In the records below, find the line that contains "const sheep = new THREE.Group();" and the line that contains "for node in". Set down exactly those lines and every line between them, and nothing more.

• **Entries supplied**:
==*==
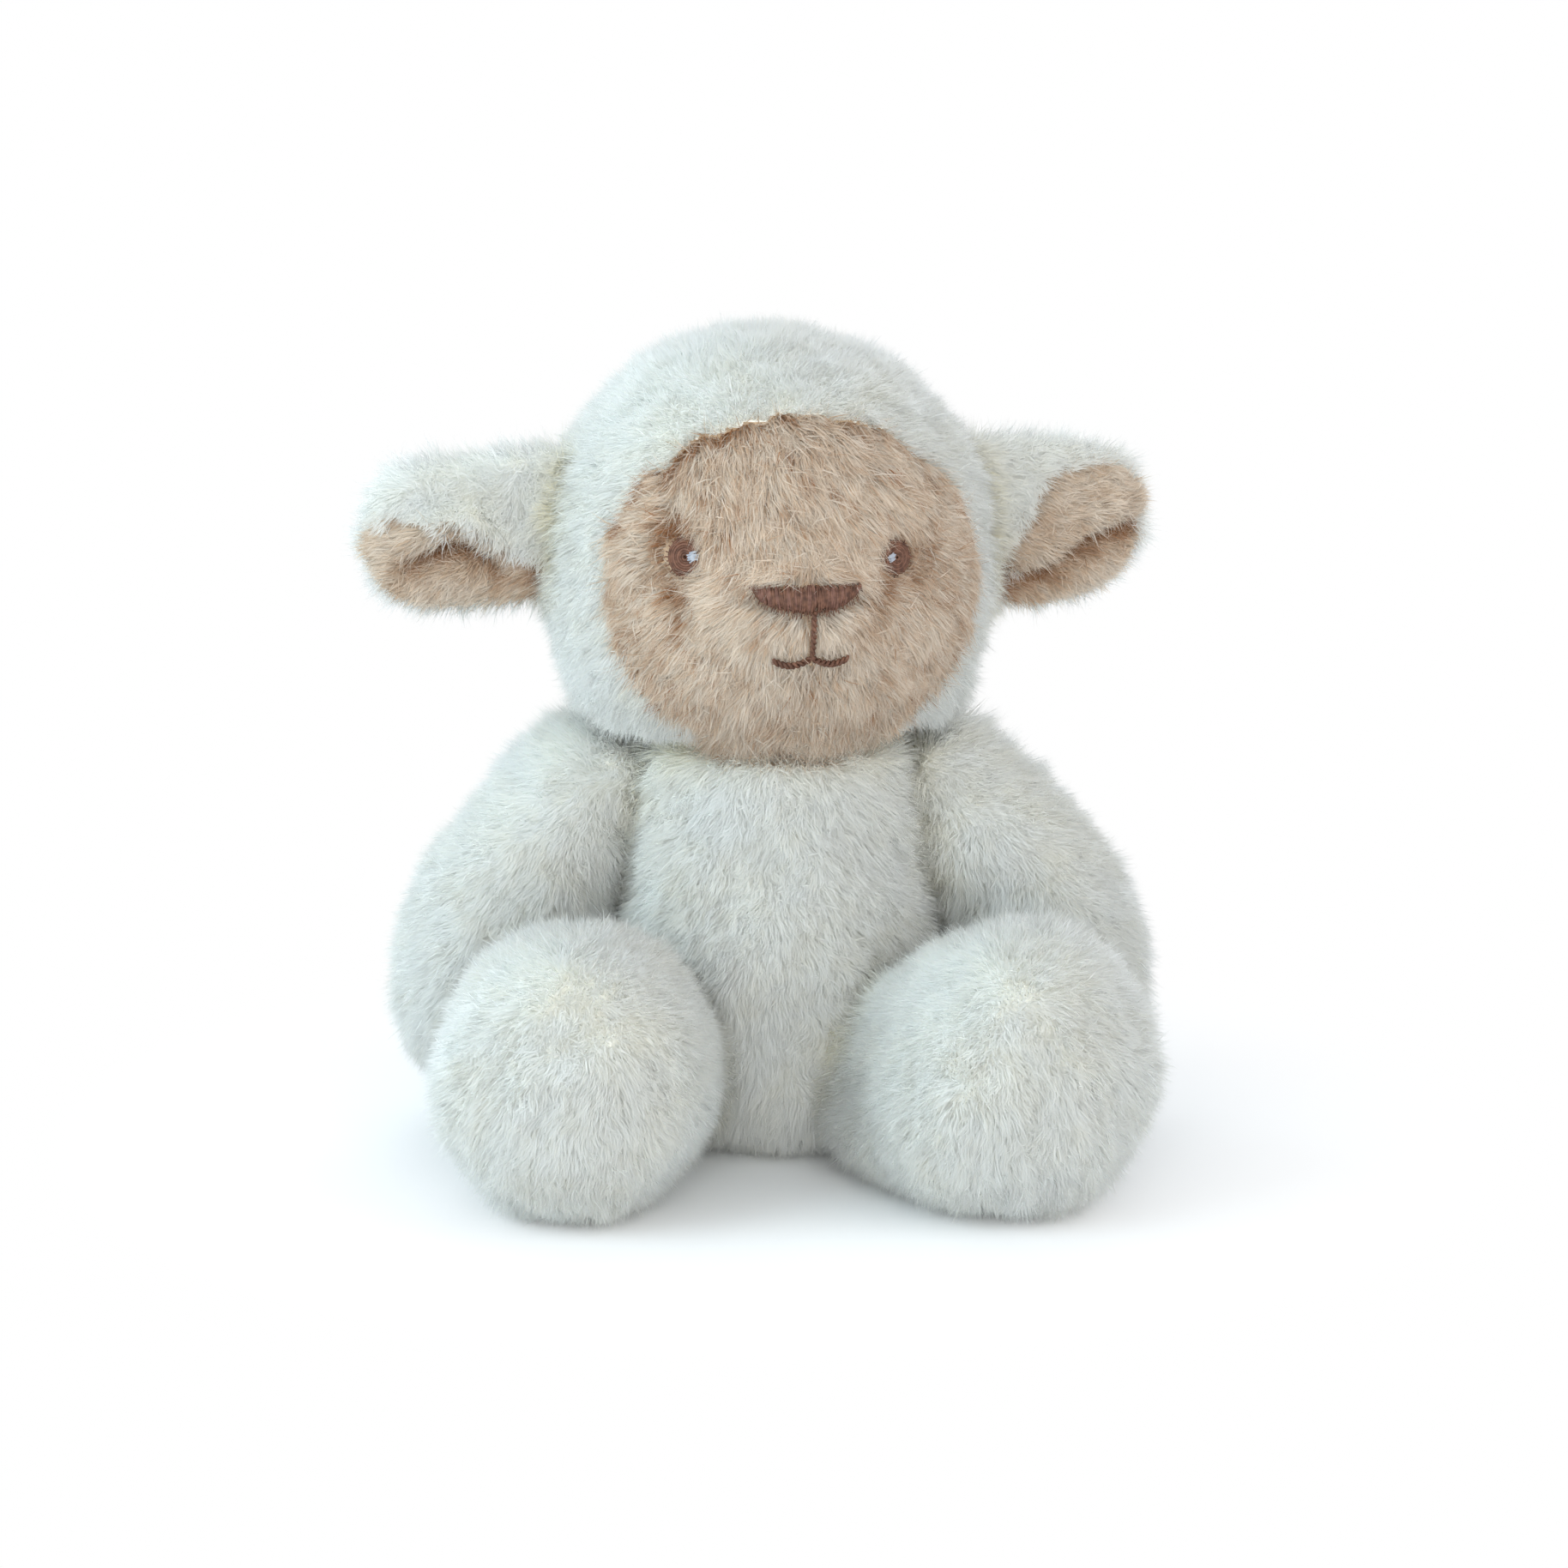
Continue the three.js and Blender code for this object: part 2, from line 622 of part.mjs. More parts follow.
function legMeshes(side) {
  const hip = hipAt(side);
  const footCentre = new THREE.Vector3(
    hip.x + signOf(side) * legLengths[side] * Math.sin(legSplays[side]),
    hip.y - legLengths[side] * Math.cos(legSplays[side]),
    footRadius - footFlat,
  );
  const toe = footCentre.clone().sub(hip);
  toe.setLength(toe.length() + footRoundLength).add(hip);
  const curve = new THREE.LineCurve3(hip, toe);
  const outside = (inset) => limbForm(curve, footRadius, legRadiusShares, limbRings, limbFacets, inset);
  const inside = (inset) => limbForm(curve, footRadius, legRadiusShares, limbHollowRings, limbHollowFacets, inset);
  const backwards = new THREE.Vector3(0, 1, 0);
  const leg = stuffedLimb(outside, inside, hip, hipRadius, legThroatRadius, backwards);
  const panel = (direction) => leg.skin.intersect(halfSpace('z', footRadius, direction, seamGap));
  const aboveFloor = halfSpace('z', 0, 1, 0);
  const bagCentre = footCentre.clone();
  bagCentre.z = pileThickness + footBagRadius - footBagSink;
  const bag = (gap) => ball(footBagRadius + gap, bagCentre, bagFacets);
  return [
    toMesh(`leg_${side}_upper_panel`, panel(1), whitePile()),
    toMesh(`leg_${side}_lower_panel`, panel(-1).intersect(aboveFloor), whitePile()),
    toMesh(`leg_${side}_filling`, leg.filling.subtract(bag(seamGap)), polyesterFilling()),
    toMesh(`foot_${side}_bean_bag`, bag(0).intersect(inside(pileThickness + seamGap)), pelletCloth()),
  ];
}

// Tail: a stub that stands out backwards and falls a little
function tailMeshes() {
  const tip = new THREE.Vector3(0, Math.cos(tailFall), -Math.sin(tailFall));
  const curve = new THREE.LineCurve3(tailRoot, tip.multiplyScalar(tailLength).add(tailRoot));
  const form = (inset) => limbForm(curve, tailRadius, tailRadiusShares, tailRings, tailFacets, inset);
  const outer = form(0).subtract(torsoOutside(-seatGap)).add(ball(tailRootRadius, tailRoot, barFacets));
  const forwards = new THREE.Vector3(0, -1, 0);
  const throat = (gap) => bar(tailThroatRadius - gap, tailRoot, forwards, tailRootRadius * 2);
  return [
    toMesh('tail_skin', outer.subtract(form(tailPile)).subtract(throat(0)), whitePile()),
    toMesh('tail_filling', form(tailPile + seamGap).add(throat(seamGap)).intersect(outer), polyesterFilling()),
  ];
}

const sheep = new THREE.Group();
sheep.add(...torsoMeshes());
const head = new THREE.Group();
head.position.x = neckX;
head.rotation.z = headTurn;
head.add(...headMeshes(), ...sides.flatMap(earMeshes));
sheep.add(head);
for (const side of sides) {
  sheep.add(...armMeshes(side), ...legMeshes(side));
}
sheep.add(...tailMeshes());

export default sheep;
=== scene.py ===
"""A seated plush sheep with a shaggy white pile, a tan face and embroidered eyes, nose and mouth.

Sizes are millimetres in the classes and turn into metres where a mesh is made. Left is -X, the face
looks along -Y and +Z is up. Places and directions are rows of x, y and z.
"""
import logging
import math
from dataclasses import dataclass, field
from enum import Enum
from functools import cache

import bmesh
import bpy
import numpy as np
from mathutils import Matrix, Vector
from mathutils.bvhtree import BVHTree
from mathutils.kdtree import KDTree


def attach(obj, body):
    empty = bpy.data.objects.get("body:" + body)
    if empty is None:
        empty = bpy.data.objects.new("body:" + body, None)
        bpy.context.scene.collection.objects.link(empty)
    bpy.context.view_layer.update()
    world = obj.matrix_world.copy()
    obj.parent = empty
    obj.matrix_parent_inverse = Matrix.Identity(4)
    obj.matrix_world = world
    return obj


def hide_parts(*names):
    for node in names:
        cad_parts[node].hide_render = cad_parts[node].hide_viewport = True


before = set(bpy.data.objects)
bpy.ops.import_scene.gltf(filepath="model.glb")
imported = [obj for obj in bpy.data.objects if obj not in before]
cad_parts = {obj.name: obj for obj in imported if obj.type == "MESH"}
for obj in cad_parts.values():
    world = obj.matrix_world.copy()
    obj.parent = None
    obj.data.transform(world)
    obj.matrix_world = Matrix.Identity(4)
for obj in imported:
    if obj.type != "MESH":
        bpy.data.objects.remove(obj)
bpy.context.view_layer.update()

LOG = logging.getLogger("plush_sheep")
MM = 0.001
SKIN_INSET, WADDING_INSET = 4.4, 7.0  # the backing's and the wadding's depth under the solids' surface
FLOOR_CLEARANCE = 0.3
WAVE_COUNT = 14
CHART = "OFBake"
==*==
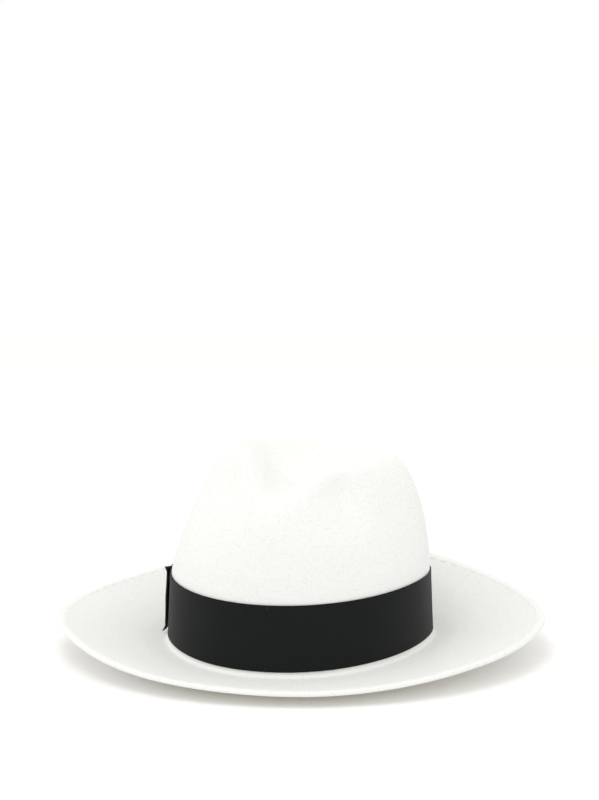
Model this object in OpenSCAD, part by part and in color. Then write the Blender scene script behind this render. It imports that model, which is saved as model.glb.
==*==
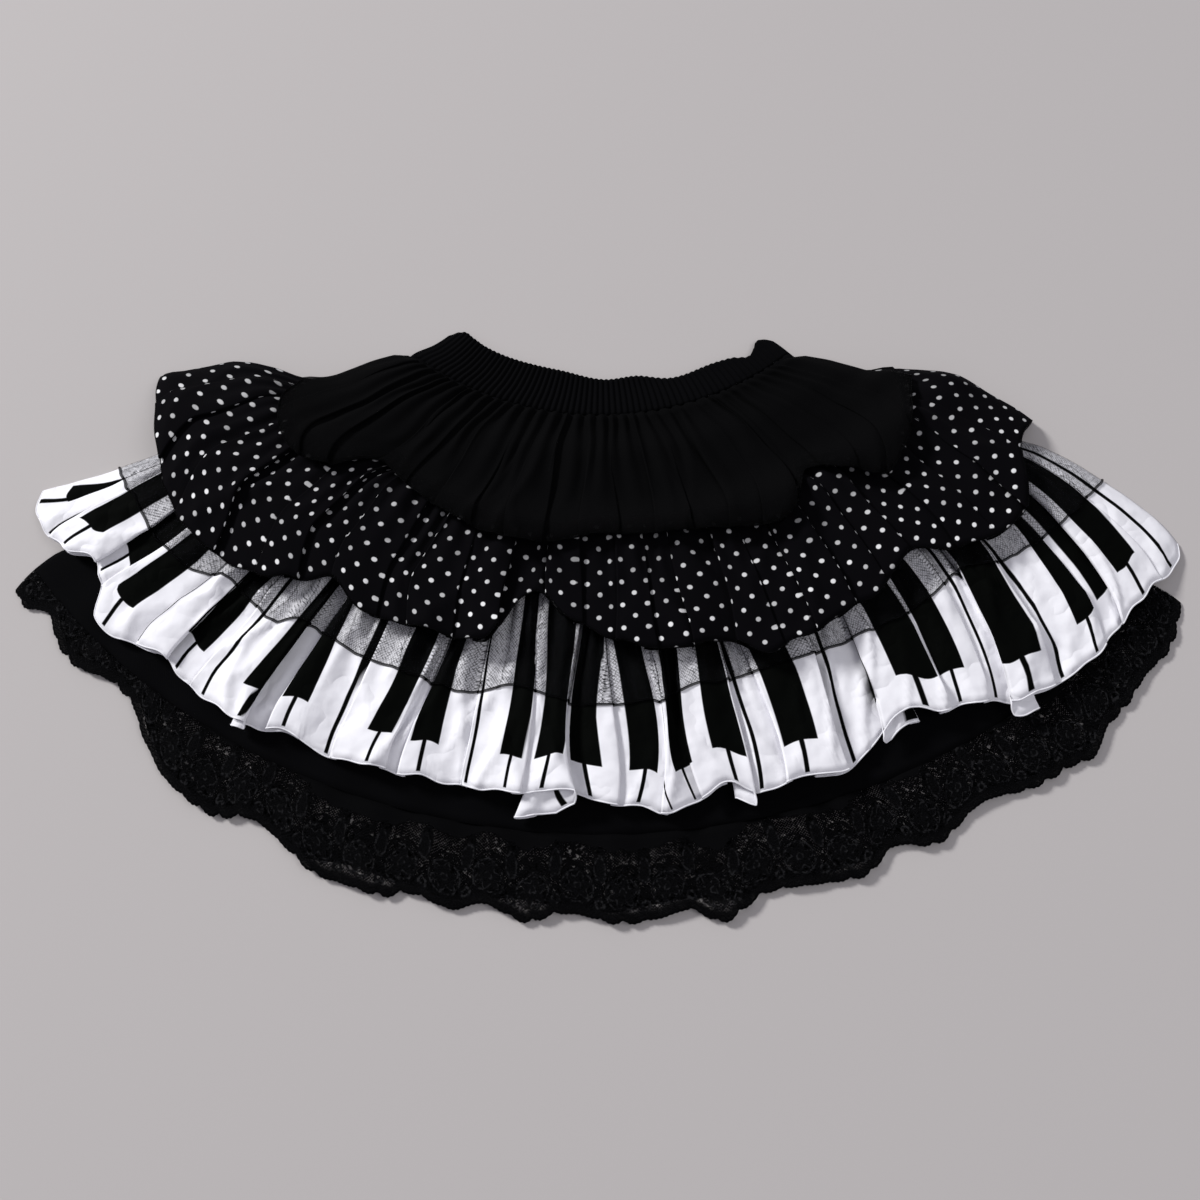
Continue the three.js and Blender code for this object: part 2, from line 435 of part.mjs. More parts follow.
==*==
• **Finished exercise**:
const sheep = new THREE.Group();
sheep.add(...torsoMeshes());
const head = new THREE.Group();
head.position.x = neckX;
head.rotation.z = headTurn;
head.add(...headMeshes(), ...sides.flatMap(earMeshes));
sheep.add(head);
for (const side of sides) {
  sheep.add(...armMeshes(side), ...legMeshes(side));
}
sheep.add(...tailMeshes());

export default sheep;
=== scene.py ===
"""A seated plush sheep with a shaggy white pile, a tan face and embroidered eyes, nose and mouth.

Sizes are millimetres in the classes and turn into metres where a mesh is made. Left is -X, the face
looks along -Y and +Z is up. Places and directions are rows of x, y and z.
"""
import logging
import math
from dataclasses import dataclass, field
from enum import Enum
from functools import cache

import bmesh
import bpy
import numpy as np
from mathutils import Matrix, Vector
from mathutils.bvhtree import BVHTree
from mathutils.kdtree import KDTree


def attach(obj, body):
    empty = bpy.data.objects.get("body:" + body)
    if empty is None:
        empty = bpy.data.objects.new("body:" + body, None)
        bpy.context.scene.collection.objects.link(empty)
    bpy.context.view_layer.update()
    world = obj.matrix_world.copy()
    obj.parent = empty
    obj.matrix_parent_inverse = Matrix.Identity(4)
    obj.matrix_world = world
    return obj


def hide_parts(*names):
    for node in names:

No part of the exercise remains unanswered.